What prevents the ruling alliance from revamping the storage and distribution system of foodgrains in the country? Year after year, millions of tonnes either get eaten away by rats or destroyed in rains.
Something is rotten in the state of Denmark”, says Marcellus in The Tragedy of Hamlet, Prince of Denmark. Even though William Shakespeare surely did not have in mind the literally rotten state of India today at the time he wrote the line, the quote unfortunately presents an accurate reflection of the country where tonnes of foodgrain continue to rot even as 140 million Indians go hungry for a month.
In August 2010, the Supreme Court had asked the Government to give away foodgrains rotting to the poor at “low cost or no cost”. This would have given relief to the country’s starving millions and also solved the Government’s problem of preserving foodgrains after a record procurement.
Indeed, of the 59 million tonnes of grain stored by the Food Corporation of India and State agencies across India, only 42 million tonnes are placed in covered buildings. The remaining have either been stored under temporary tarpaulin covers or left out in the open. And the amount that is stored as such has only been rising. It was 9.4 million tonnes in 2008, 16 million tonnes in 2009 and 17.8 million tonnes as of June 1, 2010.
The FCI had reported to the Union Ministry of Consumer Affairs, Food and Public Distribution last month that the total stock of foodgrain in the central pool was expected to be an all-time record of 750.17 lakh tonnes. It was estimated that at the beginning of June, 472.9 lakh tonnes of grain would be in the granaries of the FCI and the State Governments of Punjab, Madhya Pradesh and Haryana alone. That would be 69 lakh tonnes more than what was kept in these States, during the same period, last year. The food corporation had made clear that “the FCI and the State agencies will neither have the storage capacity nor the manpower to manage such a substantial increase in stock in the central pool.”
It is clear then that, due to shortage of storage capacity, once again millions of tonnes of foodgrain will be kept in open plinths covered with tarpaulin, under the Cover and Plinth system across Punjab, Haryana and Madhya Pradesh. It is also possible that substantial quantity may have to be stored in unscientific plinths. As a result, during the monsoon approximately 231.82 lakh tonnes of wheat will be lying under the sun on the plinths in just these three States.

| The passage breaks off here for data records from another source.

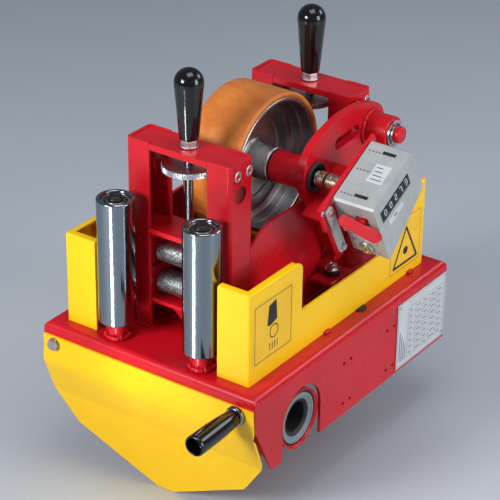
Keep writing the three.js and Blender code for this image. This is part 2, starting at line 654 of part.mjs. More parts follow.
// The counter leans back about the drum axis, so its pieces are made upright in a tilted group.
function counterParts() {
  const group = new THREE.Group();
  group.position.set(0, DRUM_Y, DRUM_Z);
  group.rotation.x = THREE.MathUtils.degToRad(COUNTER_TILT);
  unit.add(group);
  const x0 = ARM_X1 + 0.4;
  const plate = alongX(outline([[-56, 22], [66, 19], [66, 8], [40, -20], [-40, -20], [-58, -12]]), 130, 134);
  const web = block(x0, 134, -40, 40, -24, -20);
  const foot = block(x0, x0 + 4, -30, 8, -24, -21);
  const bracket = cut(
    join(plate, web, foot),
    turnedX(rod(12, 125, 140), 0, 0, ROUND),
  );
  place('counter_bracket', bracket, 'red', group);
  const edge = 2.5;
  const section = outline([
    [-31, -42.5 + edge], [-31 + edge, -42.5], [59 - edge, -42.5], [59, -42.5 + edge], [59, 17.5 - edge],
    [59 - edge, 17.5], [-31 + edge, 17.5], [-31, 17.5 - edge],
  ]);
  const socket = turnedX(rod(6, COUNTER_X0 - 1, COUNTER_X0 + 10), 0, 0, SMALL);
  const recess = block(COUNTER_X1 - 1.5, COUNTER_X1 + 1, -22, 40, -16, 2);
  const slot = block(160, 176, -32, -14, -24, -2);
  const apron = block(140, CHEEK_X0 + 1, -31, -28, APRON_Z, -41);
  const cheek = alongX(outline([
    [-31, APRON_Z], [-27.5, APRON_Z], [57, -44], [57, -41], [-31, -41],
  ]), CHEEK_X0, COUNTER_X1 - 0.1);
  const shell = join(alongX(section, COUNTER_X0, COUNTER_X1), apron, cheek);
  place('counter_case', cut(shell, socket, recess, slot), 'case', group);
  place('counter_window', block(COUNTER_X1 - 1.2, COUNTER_X1 - 0.2, -21.5, 39.5, -15.5, 1.5), 'black', group);
  place('reset_lever', resetLever(), 'red', group);
  const strap = join(
    block(134.6, 137.6, -50, -38, -58, 14),
    turnedX(rod(4.5, 137, 141), -44, 8, SMALL),
    turnedX(rod(4.5, 137, 141), -44, -52, SMALL),
  );
  place('counter_strap', strap, 'steel', group);
}

// ---- assembly -----------------------------------------------------------------------------
place('base_housing', baseHousing(), 'red');
sleeveParts();
baseFittings();
place('front_guard', frontGuard(), 'yellow');
frontHandle();
place('left_side_guard', sideGuard(-1), 'yellow');
place('right_side_guard', sideGuard(1), 'yellow');
entryRoller('left', -ENTRY_X);
entryRoller('right', ENTRY_X);
portal('front', PORTAL_Y[0]);
portal('rear', PORTAL_Y[1]);
supportParts();
armParts();
counterParts();

export default unit;
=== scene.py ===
# Looks of the wire rope feeding and measuring unit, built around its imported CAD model.
# Metres, in the CAD frame: +X right, +Y along the rope, +Z up, origin on the guide sleeve's axis.
import math

import bmesh
import bpy
from mathutils import Matrix, Vector
from mathutils.geometry import tessellate_polygon


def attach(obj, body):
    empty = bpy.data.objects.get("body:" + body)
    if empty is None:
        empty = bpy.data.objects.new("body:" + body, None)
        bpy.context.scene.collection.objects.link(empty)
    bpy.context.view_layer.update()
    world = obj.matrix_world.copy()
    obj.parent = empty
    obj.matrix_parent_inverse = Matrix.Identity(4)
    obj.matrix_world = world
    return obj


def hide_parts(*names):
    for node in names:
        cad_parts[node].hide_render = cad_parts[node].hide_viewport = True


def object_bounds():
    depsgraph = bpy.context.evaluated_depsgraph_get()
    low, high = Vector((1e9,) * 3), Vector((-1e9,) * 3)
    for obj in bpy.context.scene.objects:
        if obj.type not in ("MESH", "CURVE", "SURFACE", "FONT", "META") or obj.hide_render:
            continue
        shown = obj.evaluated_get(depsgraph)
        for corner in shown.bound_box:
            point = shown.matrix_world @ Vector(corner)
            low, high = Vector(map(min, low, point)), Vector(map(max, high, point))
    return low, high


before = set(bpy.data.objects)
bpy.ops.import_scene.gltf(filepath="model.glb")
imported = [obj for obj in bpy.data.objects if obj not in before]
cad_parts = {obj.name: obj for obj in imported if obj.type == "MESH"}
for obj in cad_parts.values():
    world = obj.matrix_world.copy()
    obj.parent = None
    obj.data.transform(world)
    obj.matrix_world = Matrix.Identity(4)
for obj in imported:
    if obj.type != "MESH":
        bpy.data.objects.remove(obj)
cad_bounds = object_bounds()

MM = 0.001
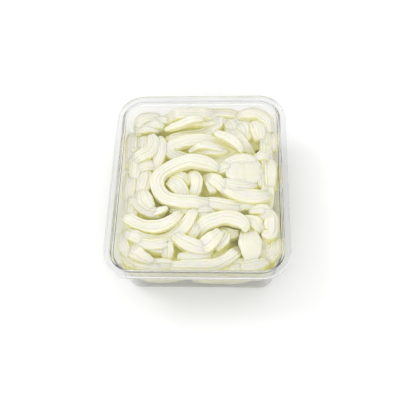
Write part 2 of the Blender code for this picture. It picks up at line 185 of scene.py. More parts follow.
def section_through(vert, first):
    """The corners joined to a corner in the upright plane through a neighbour."""
    across = first.co - vert.co
    across.z = 0.0
    if across.length < 1e-5:
        return None
    normal = Vector((-across.y, across.x, 0.0)).normalized()
    found = {vert}
    queue = [vert]
    while queue:
        for other in neighbours(queue.pop()):
            if other not in found and abs((other.co - vert.co).dot(normal)) < PLANE_SLACK:
                found.add(other)
                queue.append(other)
    return (found, normal) if len(found) == CORNERS else None


def first_section(mesh_data):
    for vert in mesh_data.verts:
        for other in neighbours(vert):
            found = section_through(vert, other)
            if found:
                return found
    raise ValueError("no section found")


def rings_from(start, blocked=()):
    """Rings of neighbours, from one section outwards."""
    rings = [set(start)]
    seen = set(start) | set(blocked)
    while True:
        ring = {other for vert in rings[-1] for other in neighbours(vert) if other not in seen}
        if not ring:
            return rings
        rings.append(ring)
        seen |= ring


def middle_of(ring):
    return sum((vert.co for vert in ring), Vector()) / len(ring)


def one_side(ring, centre, normal):
    return {vert for vert in ring if (vert.co - centre).dot(normal) > 0}


def ordered_sections(node):
    """The corners of every section in order along the strip, and whether the strip closes."""
    mesh_data = welded(node)
    closed = len(mesh_data.verts) - len(mesh_data.edges) + len(mesh_data.faces) == 0
    start, normal = first_section(mesh_data)
    centre = middle_of(start)
    rings = rings_from(start)
    if closed:
        after = one_side(rings[1], centre, normal)
        rings = [start] + rings_from(after, start)
    else:
        end = rings[-1]
        if len(end) > CORNERS:
            end = one_side(end, centre, normal)
        rings = rings_from(end)
    wrong = [len(ring) for ring in rings if len(ring) != CORNERS]
    if wrong:
        raise ValueError(f"{node}: sections of {wrong} corners")
    sections = [[vert.co.copy() for vert in ring] for ring in rings]
    mesh_data.free()
    return sections, closed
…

In order to prevent damage to stocks (especially stock stored under the CAP system for more than one year), it is necessary that the allocation of foodgrain to State Governments be suitably enhanced. But the Group of Ministers on food has rejected the Ministry’s proposal to distribute more grains to States, citing fiscal constraints, despite FCI’s warning that the grains would rot in the open godowns once the monsoon hits the country.
The Government’s approach to the country’s hungry millions is callous, to say the least. It does not even know for certain how many poor are there in the country and how much of the foodgrain stock is currently rotting. The Planning Commission had accepted the Tendulkar Committee report which states that 37 per cent of people in India live below the poverty line, an increase of 10 per cent from the last calculation.
But two other reports produced by Government-appointed committees have pegged poverty at much higher levels. The Arjun Sengupta report says 77 per cent of Indians live on less than Rs 20 a day, while the NC Saxena Committee report has said that 50 per cent of people in India live below poverty.
The present food subsidy Bill is expected to cost the Government Rs 55,000 crore annually. That figure is likely to go up by over four times by the time the Bill becomes law. If one goes by the figures of Transparency International, nearly 68 per cent of the Government’s subsidy is siphoned off by middlemen, both in kind and in cash and sold in the black market.
Hence, while people die of hunger, the Government sits atop a mountain of foodgrains. The storage facilities of the FCI too are full of grain — in fact so full that some of the stocks are rotting and rat-infested.
A parliamentary committee has observed that some of the foodgrain was so rotten that even the animals would not eat it. They were best dumped in the sea. Another report, also by a standing committee of Parliament, estimated that the Government was spending Rs 6,200 crore every year to maintain these food stocks.
The Union Minister for Food admitted on June 20 that over 6.6 million tonnes of wheat worth over Rs 1,100 crore was lying in the open, and it was at high risk of being damaged during the monsoon season. At present, the Government has a stock of 82.3 million tonnes as against the storage capacity of 64 million tonnes. Of the 50 million tonnes of wheat procured by the Government, 27 million tonnes are kept in the open, of which 6.6 million tonnes are lying in an unscientific way.
The wastage of foodgrains is due to the negligence of the Government, which does not have adequate storage facilities. It is common sense that, unless we keep our goods safe they are likely to be stolen. The problem of the Government is that its left hand does not know what the right is doing. And even if it knows, it lacks the will to execute policy effectively. Whether for an individual or the Government, will- power is the keystone in the arch of achievement.
The real contest is always between what you have done and what you are capable of doing. You measure yourself against yourself and nobody else.